• **EXERCISE**: Repeat exactly, and only, the lines below starting at the line that contains "dial_panel();" and ending at the line that contains "obj.matrix_parent_inverse = Matrix.Identity(4)", inclusive of both.

• **DATASET SECTION**:
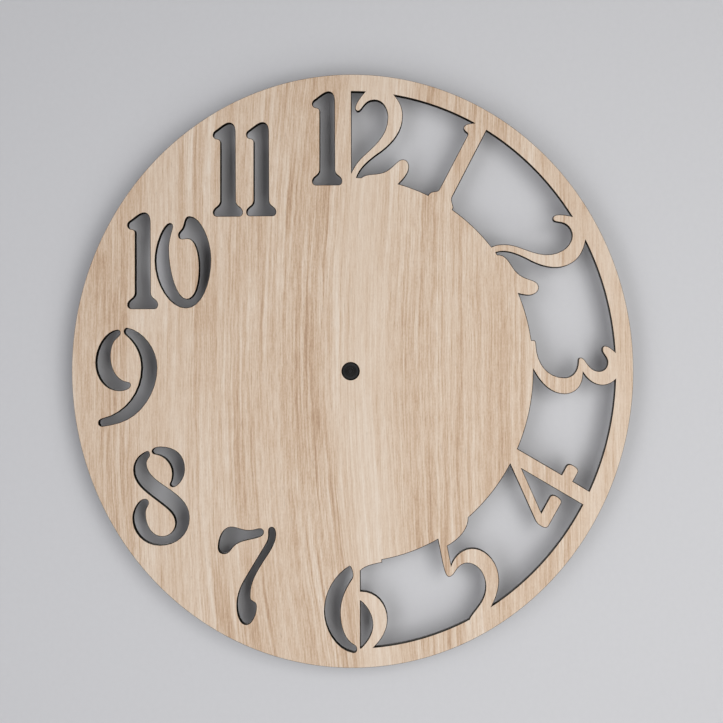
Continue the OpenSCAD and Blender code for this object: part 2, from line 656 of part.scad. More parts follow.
module contact_negative() color([0.75, 0.73, 0.68]) from_wall() {
  x = -room;
  top = cell_y + 5;
  difference() {
    // folded leaf that presses on the cell, and the strap from it through the bay wall to the circuit board
    translate([0, 0, 2.4]) linear_extrude(10) polygon([
      [x, cell_y - 5], [cell_x0 - 0.3, cell_y - 1.6], [cell_x0, cell_y - 1.2],
      [cell_x0, cell_y + 1.2], [cell_x0 - 0.3, cell_y + 1.6], [x + 0.5, cell_y + 3.6],
      [x + 0.5, cell_y + 3.2], [cell_x0 - 0.4, cell_y + 0.9], [cell_x0 - 0.4, cell_y - 0.9],
      [x + 0.3, cell_y - 3.4], [x + 0.3, bay_top - strap_t], [tail_x + strap_t, bay_top - strap_t],
      [tail_x + strap_t, -7.5], [tail_x, -7.5], [tail_x, bay_top], [x, bay_top]]);
    // the strap is narrower than the leaf
    slab(x - 1, tail_x + 1, top, 0, 0, strap_z);
    slab(x - 1, tail_x + 1, top, 0, strap_z + strap_h, case_d);
  }
}

// ---- electronics and motor ----
board_x0 = 20.2;
board_x1 = 26.2;
board_y0 = -8.6;
board_y1 = 10;
board_lo = 7.8;
module circuit_board() color([0.1, 0.3, 0.18]) from_wall() {
  difference() {
    slab(board_x0, board_x1, board_y0, board_y1, board_lo, plate_z);
    for (y = [-5.5, 7]) {
      translate([23.4, y, 0]) rod(0.6, 0, 20);
    }
  }
}
module chip_blob() color([0.03, 0.03, 0.03]) from_wall() {
  // cap of a ball, glued under the board
  intersection() {
    translate([22.8, 2.6, board_lo + 2.1]) sphere(3);
    slab(15, 30, -5, 10, 0, board_lo);
  }
}
module quartz_crystal() color([0.8, 0.8, 0.82]) from_wall() {
  translate([24.6, -4.6, board_lo - 1]) rotate([-90, 0, 0]) {
    cylinder(r = 1, h = 5);
    translate([0, 0, -0.3]) cylinder(r = 0.8, h = 0.4);
  }
}
module coil_bobbin() color([0.85, 0.86, 0.84]) from_wall() {
  difference() {
    union() {
      slab(-22, -21.2, coil_y - 2.1, coil_y + 2.1, coil_z - 2.1, coil_z + 2.1);
      slab(-15, -14.2, coil_y - 2.1, coil_y + 2.1, coil_z - 2.1, coil_z + 2.1);
      slab(-21.3, -14.9, coil_y - 1.3, coil_y + 1.3, coil_z - 0.9, coil_z + 0.9);
    }
    slab(-23, -13, coil_y - 1, coil_y + 1, coil_z - 0.5, coil_z + 0.5);
  }
}
module coil_winding() color([0.7, 0.36, 0.16]) from_wall() {
  difference() {
    translate([-21.2, coil_y, coil_z]) rotate([0, 90, 0]) cylinder(r = 2, h = 6.2);
    slab(-23, -13, coil_y - 1.3, coil_y + 1.3, coil_z - 0.9, coil_z + 0.9);
  }
}
module coil_core() color([0.55, 0.56, 0.58]) from_wall() {
  slab(core_x0, core_x0 + 3, coil_y - 1.6, coil_y + 1.6, coil_z - 0.5, coil_z + 0.5);
  slab(core_x1 - 3, core_x1, coil_y - 1.6, coil_y + 1.6, coil_z - 0.5, coil_z + 0.5);
  slab(core_x0 + 2.9, core_x1 - 2.9, coil_y - 1, coil_y + 1, coil_z - 0.5, coil_z + 0.5);
}
module stator_plate() color([0.5, 0.51, 0.53]) from_wall() {
  r = at_rotor;
  translate([0, 0, 5.2]) linear_extrude(0.7) difference() {
    union() {
      translate([core_x0, r[1] - 4.6]) square([core_x1 - core_x0, 9.2]);
      translate([core_x0, r[1]]) square([3, coil_y + 1.6 - r[1]]);
      translate([core_x1 - 3, r[1]]) square([3, coil_y + 1.6 - r[1]]);
    }
    translate(r) circle(3.1);
    // two notches that rest the rotor off centre
    translate(r) rotate(45) translate([3, 0]) circle(0.5, $fn = 24);
    translate(r) rotate(225) translate([3, 0]) circle(0.5, $fn = 24);
    // slots that leave only thin bridges between the poles
    translate([r[0] - 0.2, r[1] + 3.5]) square([0.4, 3]);
    translate([r[0] - 0.2, r[1] - 6.5]) square([0.4, 3]);
  }
}
module rotor_magnet() color([0.2, 0.2, 0.21]) from_wall() {
  on(at_rotor) difference() {
    rod(2.8, 4.6, 6.4);
    rod(0.8, 4, 7);
  }
}
module rotor_pinion() color([0.9, 0.9, 0.86]) from_wall() {
  on(at_rotor) {
    pinion(m_motor, 8, in_mesh(way_rotor, 60, way_rotor, 8), 2.9, 4.2);
    rod(1, 4.2 - eps, 4.6);
    rod(0.8, 4.6 - eps, 6.7);
    rod(pivot_r, 0.75, 9.2);
  }
}

// ---- going train ----
module intermediate_wheel() color([0.9, 0.9, 0.86]) from_wall() {
  on(at_inter) {
    wheel(m_motor, 60, way_rotor, 3.2, 3.9, 4, 1.5, 4.3);
    pinion(m_seconds, 15, in_mesh(way_inter, 60, way_inter, 15), 1.95, 3.2 + eps);
    rod(1, 3.9 - eps, 4.7);
    rod(pivot_r, 0.75, 9.2);
  }
}
module seconds_wheel() color([0.86, 0.3, 0.22]) from_wall() {
  difference() {
    union() {
      wheel(m_seconds, 60, way_inter, 2.0, 2.7, 4, 1.6, 4.9);
      rod(1.3, 2.7 - eps, 4.2);
      pinion(m_third, 8, way_third, 4.2 - eps, 5.4);
    }
    rod(seconds_r, 0, 10);
  }
}
module seconds_arbor() color([0.2, 0.2, 0.21]) from_wall() {
  rod(seconds_r, 0.75, 5.6);
  rod(seconds_r + seat_step, 5.5, minute_z + seat_gap);
  rod(seconds_r, minute_z + seat_gap - eps, seconds_z - 0.3);
  translate([0, 0, seconds_z - 0.3]) cylinder(r1 = seconds_r, r2 = seconds_r - 0.2, h = 0.3);
}
module third_wheel() color([0.9, 0.9, 0.86]) from_wall() {
  on(at_third) {
    wheel(m_third, 60, in_mesh(way_third, 8, way_third, 60), 4.5, 5.2, 5, 1.7, 5.4);
    pinion(m_centre, 8, way_third + 180, 5.2 - eps, 7.4);
    rod(1, 3.7, 4.5 + eps);
    rod(pivot_r, 0.75, 9.2);
  }
}
module centre_wheel() color([0.9, 0.9, 0.86]) from_wall() {
  difference() {
    wheel(m_centre, 64, in_mesh(way_third + 180, 8, way_third, 64), 6.2, 7.0, 5, 1.7, 6.1);
    rod(shank_r + play, 0, 20);
  }
}
module clutch_spring() color([0.75, 0.62, 0.34]) from_wall() {
  difference() {
    rotate_extrude() {
      polygon([
        [shank_r + 0.02, 7.95], [1.8, 7.95], [3.4, 7.0], [4.0, 7.0],
        [4.0, 7.2], [3.5, 7.2], [1.9, 8.15], [shank_r + 0.02, 8.15]]);
    }
    for (i = [0:2]) {
      rotate(i * 120 + 60) slab(2, 6, -1.4, 1.4, 6, 9);
    }
  }
}
module minute_arbor() color([0.09, 0.09, 0.095]) from_wall() {
  difference() {
    union() {
      rod(1.9, 5.7, 6.2);
      rod(shank_r, 6.2 - eps, 8.2);
      rod(minute_r, 8.2 - eps, minute_z - 0.3);
      rod(minute_r + seat_step, 11.6, hour_z + seat_gap);
      pinion(m_minute, 12, way_minute, 10.2, 11.4);
      translate([0, 0, minute_z - 0.3]) cylinder(r1 = minute_r, r2 = minute_r - 0.25, h = 0.3);
    }
    rod(seconds_r + seat_step + play, 0, minute_z + 1);
  }
}

// ---- motion work ----
module minute_wheel() color([0.9, 0.9, 0.86]) from_wall() {
  on(at_minute) difference() {
    union() {
      wheel(m_minute, 36, turn_minute, 10.4, 11.2, 4, 1, 3.6);
      pinion(m_hour, 10, way_minute + 180, 11.2 - eps, 13.2);
      rod(1.1, 9.9, 10.4 + eps);
    }
    rod(post_r + play, 0, 20);
  }
}
module hour_wheel() color([0.08, 0.08, 0.085]) from_wall() {
  difference() {
    union() {
      wheel(m_hour, 40, in_mesh(way_minute + 180, 10, way_minute, 40), 12.0, 12.8, 4, 0.8, 4.6);
      rod(3.6, 12.8 - eps, front_in - 0.3);
      rod(hour_r + seat_step, 11.8, face_z + seat_gap);
      rod(hour_r, face_z + seat_gap - eps, hour_z - 0.3);
      translate([0, 0, hour_z - 0.3]) cylinder(r1 = hour_r, r2 = hour_r - 0.25, h = 0.3);
    }
    rod(minute_r + seat_step + play, 0, hour_z + 1);
  }
}
module setting_knob() color([0.12, 0.12, 0.125]) from_wall() {
  on(at_setting) {
    difference() {
      rod(4.5, 0.4, 2.6);
      rod(3.4, 0, 1);
      for (i = [0:23]) {
        rotate(i * 15) translate([4.7, 0, 0]) rod(0.4, 0, 3);
      }
    }
    rod(0.8, 2.6 - eps, 10.4);
    pinion(m_minute, 16, turn_setting, 10.2, 11.4);
  }
}

dial_panel();
foam_pad();
case_front();
case_back();
middle_plate();
wall_hanger();
battery_cell();
battery_sleeve();
contact_positive();
contact_negative();
circuit_board();
chip_blob();
quartz_crystal();
coil_bobbin();
coil_winding();
coil_core();
stator_plate();
rotor_magnet();
rotor_pinion();
intermediate_wheel();
seconds_wheel();
seconds_arbor();
third_wheel();
centre_wheel();
clutch_spring();
minute_arbor();
minute_wheel();
hour_wheel();
setting_knob();
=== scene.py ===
"""A laser-cut wooden wall clock: oak board with cut-out and standing digits, quartz movement behind it.

Metres, Z up, X right. The dial faces -Y, and the clock's back lies in the plane y = 0.
"""

import math

import bmesh
import bpy
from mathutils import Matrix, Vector
from mathutils.geometry import delaunay_2d_cdt


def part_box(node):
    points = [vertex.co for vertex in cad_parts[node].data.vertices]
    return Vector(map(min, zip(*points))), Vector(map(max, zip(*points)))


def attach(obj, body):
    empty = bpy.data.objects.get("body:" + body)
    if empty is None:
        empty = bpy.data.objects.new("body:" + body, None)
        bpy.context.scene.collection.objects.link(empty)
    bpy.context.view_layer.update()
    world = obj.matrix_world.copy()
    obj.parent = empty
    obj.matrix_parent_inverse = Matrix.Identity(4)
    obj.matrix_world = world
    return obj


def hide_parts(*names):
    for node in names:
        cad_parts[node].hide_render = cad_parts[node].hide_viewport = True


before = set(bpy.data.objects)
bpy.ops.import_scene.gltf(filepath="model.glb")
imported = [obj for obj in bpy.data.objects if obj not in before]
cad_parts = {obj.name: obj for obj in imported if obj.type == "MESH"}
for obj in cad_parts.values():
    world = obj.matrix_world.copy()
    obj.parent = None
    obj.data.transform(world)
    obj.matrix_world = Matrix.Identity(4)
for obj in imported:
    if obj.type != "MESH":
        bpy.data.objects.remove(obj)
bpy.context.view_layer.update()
MM = 0.001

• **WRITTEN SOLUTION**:
dial_panel();
foam_pad();
case_front();
case_back();
middle_plate();
wall_hanger();
battery_cell();
battery_sleeve();
contact_positive();
contact_negative();
circuit_board();
chip_blob();
quartz_crystal();
coil_bobbin();
coil_winding();
coil_core();
stator_plate();
rotor_magnet();
rotor_pinion();
intermediate_wheel();
seconds_wheel();
seconds_arbor();
third_wheel();
centre_wheel();
clutch_spring();
minute_arbor();
minute_wheel();
hour_wheel();
setting_knob();
=== scene.py ===
"""A laser-cut wooden wall clock: oak board with cut-out and standing digits, quartz movement behind it.

Metres, Z up, X right. The dial faces -Y, and the clock's back lies in the plane y = 0.
"""

import math

import bmesh
import bpy
from mathutils import Matrix, Vector
from mathutils.geometry import delaunay_2d_cdt


def part_box(node):
    points = [vertex.co for vertex in cad_parts[node].data.vertices]
    return Vector(map(min, zip(*points))), Vector(map(max, zip(*points)))


def attach(obj, body):
    empty = bpy.data.objects.get("body:" + body)
    if empty is None:
        empty = bpy.data.objects.new("body:" + body, None)
        bpy.context.scene.collection.objects.link(empty)
    bpy.context.view_layer.update()
    world = obj.matrix_world.copy()
    obj.parent = empty
    obj.matrix_parent_inverse = Matrix.Identity(4)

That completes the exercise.